The primary function of the noise gate is to govern the amplitude of the feedback which would otherwise rise exponentially.  A secondary function is that the system will respond to loud noises within the space by shutting itself down, exposing the spectator to the unaltered sound of the space they are in.  This is not as simplistic as it may appear - the difference or absence creates an observational opportunity at a moment where the listener is prepared.

Sculpture?

The work could be considered to be a sculpture in the sense that there is a consistent structure which is moderated by conditions of the space, just like a sculpture catching different patterns of light at different times of day or in differing locations. However, The Listening Room has a musical function and unlike much other time-based work is responsive to musicological analysis. It creates a slowly shifting series of chords based on a fundamental which is always a resonant frequency or a harmonic of the room modulated as described above.

Music?

I realised when I did The Listening Room that there's a connection with the first record of mine that most people know about - 'Money' by The Flying Lizards (Virgin Records 1979) was renowned for its (then) extraordinary drum sound. The drumkit was in a big reverberant room with concrete wall and my microphone cable was a bit short so I recorded the drum with the microphone four or five metres away.
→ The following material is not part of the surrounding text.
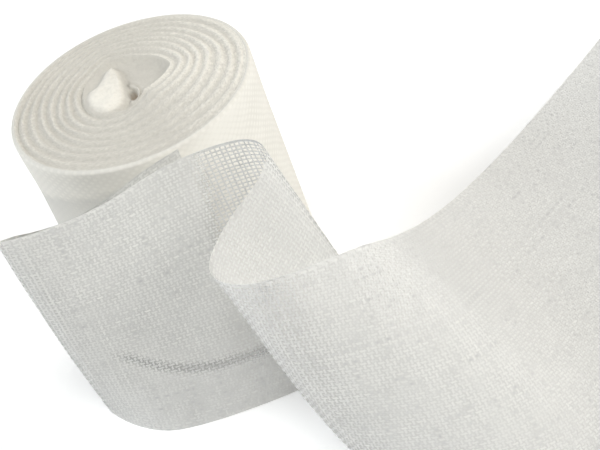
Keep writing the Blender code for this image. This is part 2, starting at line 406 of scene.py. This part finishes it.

You're not hearing the drum on the record, you're hearing the drum in that acoustically very complex space and all the air in the room.
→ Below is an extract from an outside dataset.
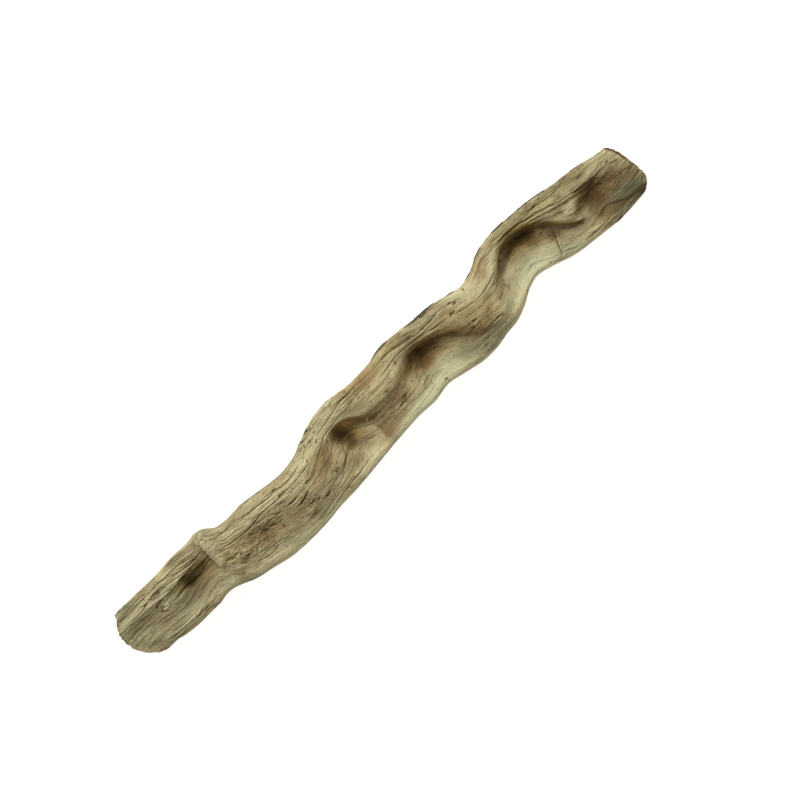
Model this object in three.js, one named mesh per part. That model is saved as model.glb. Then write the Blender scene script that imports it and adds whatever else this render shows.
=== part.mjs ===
// A cut length of liana vine with its bark gone, lying on a surface.
//
// The stem is a flattened ribbon with two thick rims and a thinner web.
// It grew in waves: where the rims stand high the web sinks into a deep
// hollow, and between the hollows the web swells up and the rims hang low.
//
// Millimetres. X runs along the stem, Z is up, and the stem rests on z = 0.

import * as THREE from 'three';
import { mergeVertices } from 'three/addons/utils/BufferGeometryUtils.js';

const LENGTH = 500;

// Half thickness at the two rims and at the web between them.
const RIM = 7.5;
const WEB = 5.5;

// How square the rims are in section: 2 would be round.
const SQUARENESS = 3;

// How far in from each edge the rim thins to the web, as a share of half the width.
const RIM_SHARE = 0.4;

// The upper face slopes over this width along each edge.
const SLOPED_EDGE = 11;

// A hollow keeps this share of its depth right at the rims.
const HOLLOW_AT_RIM = 0.15;

// Moves the outline so that it lies evenly about both axes. The tables below
// give x and y as they were before that.
const ALONG_SHIFT = 1.5;
const SIDE_SHIFT = 0.98;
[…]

Later, working with orchestras in a couple of particularly nice sounding studios (the old Pye/PRT studio 1 or Abbey Road 2), I became very interested in using what I like to describe as the air moving around in the room by pulling the microphones back from the instruments.  The obvious next step - what happens when you take away the instruments and just listen to the room?
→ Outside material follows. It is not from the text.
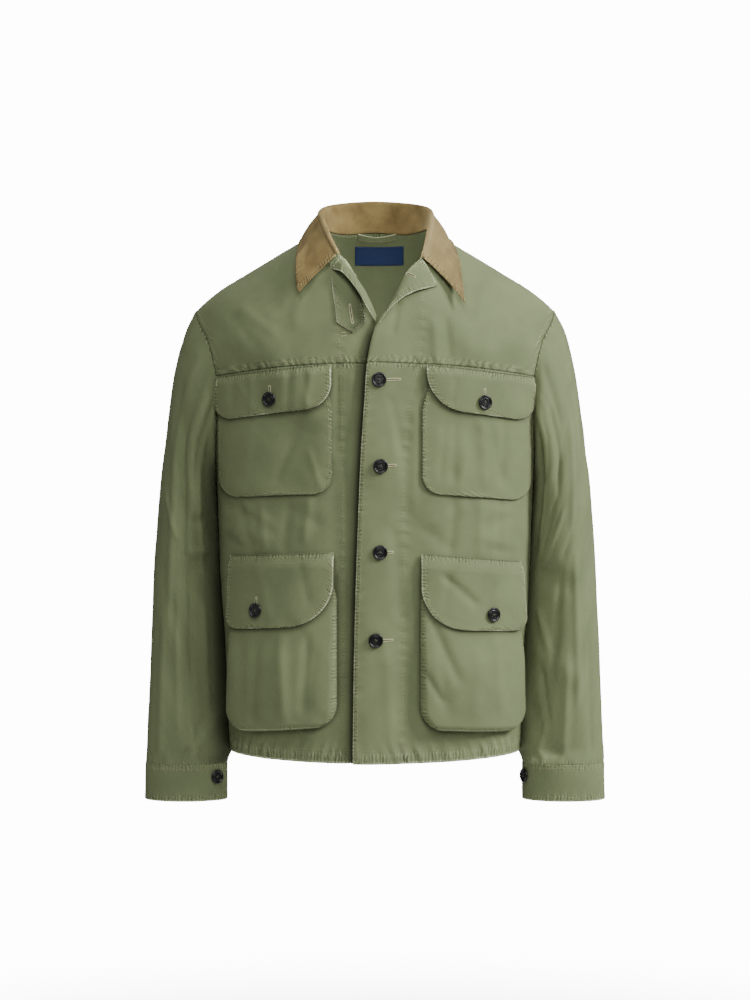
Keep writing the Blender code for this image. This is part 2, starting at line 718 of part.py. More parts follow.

Elsewhere is a music industry devoted to replay, to the iconification and  fossilizing of the recorded moment, mostly responding to purely financial imperatives.

Metaphor?

There is no metaphor within the work.

My approach to this work has been essentially experimental, to initiate a process and let it flow, the nature of the process thereafter determining the structure of the work. This involves consideration of the structure of the work: which elements are prescribed, which are variables, how these variables will interact and feed back into the main consideration, which is that the work is a situation which organises itself dependent on its own structural organisation.

With this work it is important to maintain the scale, volume and complexity at a level which creates a coherent individual experience.

For myself the most important quality is that it is a situation which is physically referential both to external contexts and to its own structure.



Technical:


The installation consists of a microphone connected to a noise gate, amplifier and speakers in a highly reverberant room. The system is arranged in such a way that when the microphone and loudspeaker begin to feed back the amplitude of the sound causes the noise gate to cut off the signal. The feedback notes resonate through the space accentuated by the long reverberation time of the room. As the sound falls below the threshold of the noise gate the system switches back on and the process continues.

The available pitches of the sound are primarily determined by the distance between the wall, floor and ceiling surfaces in the space, and by the location of the system; by the time it takes a sound to travel and be reflected in three dimensions, not a simple equation.